Quant aux cinéastes Catherine Breillat et Virginie Despentes elles cessent d’être scandaleuses lorsqu’elles ne sont plus publiques. La Censure les empêche d’aller plus loin. Peuvent-elles encore aller plus loin après ce qu’elles ont fait. La fameuse scène de Sharon Stone dans « Basic Instinct » du Hollandais Baz Luhrmann n’est rien devant « le travail » de ces deux vieilles coquines. «  Anatomie de l’enfer » du japonais Nagisha Oshima est le sommet de la luxure, de la concupiscence poétique , c’est le chef-d’œuvre du genre. «  L’amant » de Jean Jacques Annaud, une belle adaptation de « Hiroshima mon amour » de Marguerite Duras, est un scandale intermédiaire entre le film de Oshima et celui de Catherine Breillat.

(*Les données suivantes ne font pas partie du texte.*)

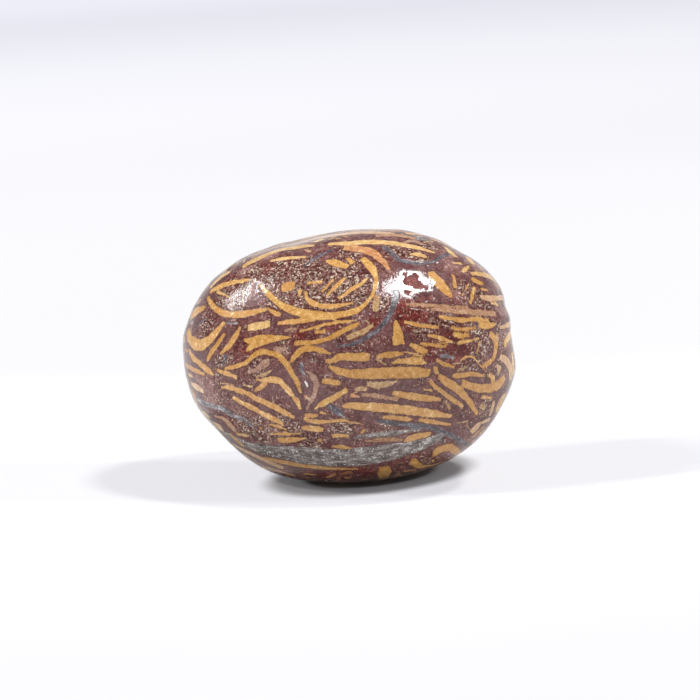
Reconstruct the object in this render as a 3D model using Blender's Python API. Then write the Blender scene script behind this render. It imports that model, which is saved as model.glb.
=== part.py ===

 Les scandales artistiques sont de toutes sortes et de tous lieux.  Le poète Ibrahima Sall de « La génération spontanée » et des « Mauvaises odeurs » est le véritable scandale de la littérature  sénégalaise. Son scandale n’est pas seulement esthétique (il écrit comme personne et dans tous les genres ou presque), son scandale est  éditorial dans un certain sens, difficile de trouver ses livres et d’obtenir des informations sur l’homme. Il est le « meilleur » écrivain sénégalais en son genre hélas, ce qui est le plus grand scandale du reste. Autre grand scandale et impertinence éditoriale et celle de l’Editeur africain Seydou Nourou Ndiaye des Editions Papyrus qui ne publie sincèrement qu’en langue africaine sauf rare exception ! Un choix « scandaleux » avant que tout le monde se mette à éditer ou publier opportunément par-ci et par là des livres en langues africaines.  Voici la voie royale des grands scandales du XXIème siècle, ceux de la représentation des cultures dans le monde à travers leur mode d’expression linguistique.